Rationalist M M Kalburgi's murder occurred in Congress-ruled Karnataka while the Dadri incident took place in Uttar Pradesh where the Samajwadi Party is in power. Both parties claim to wear secularism on their sleeves. Narendra Dabholkar was killed in 2013 when the Congress and Nationalist Congress Party alliance ruled Maharashtra, with the Congress-led United Progressive Alliance in power at the Centre. Yet, the entire blame for destroying secularism, liberty and tolerance is placed at the door of the Narendra Modi-led National Democratic Alliance. This smacks of blatant partisanship on the part of these artistes, who are well past their glory days. It is ironic that the same set of 'eminent' individuals criticised the filing of criminal cases against Kashmiris, who cheered Pakistani cricketers playing against the Indian team on the grounds that culture and sports must be kept away from politics.

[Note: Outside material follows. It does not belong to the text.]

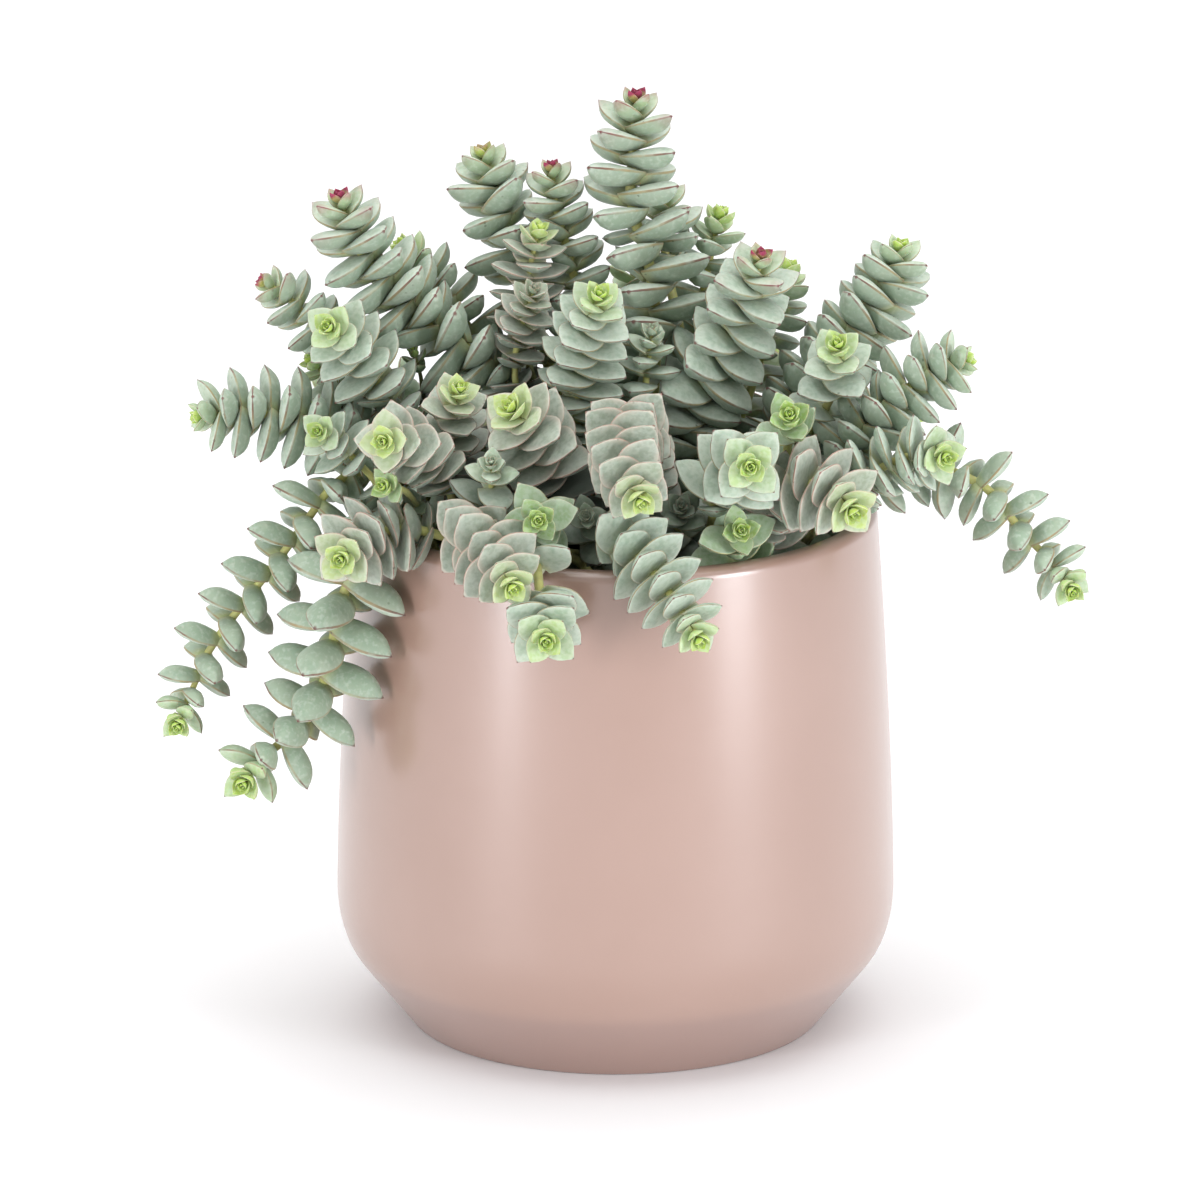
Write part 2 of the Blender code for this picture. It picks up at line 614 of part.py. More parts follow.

The liberalism and courage of these voices of dissent are questionable in the wake of the vicious attack made by Rajesh Joshi, who returned his award, on Chetan Bhagat, rubbishing him as a "writer of pulp" after the latter mocked this award-returning spree in one of his tweets. Joshi never thought of returning his award during the UPA's regime when novelist Salman Rushdie was barred from attending the Jaipur Literature Festival in 2012.

Also, with reference to the mention of Emergency in the column, stray and malevolent actions of fringe groups can never be compared with the draconian misuse of power by an authoritarian state in 1975.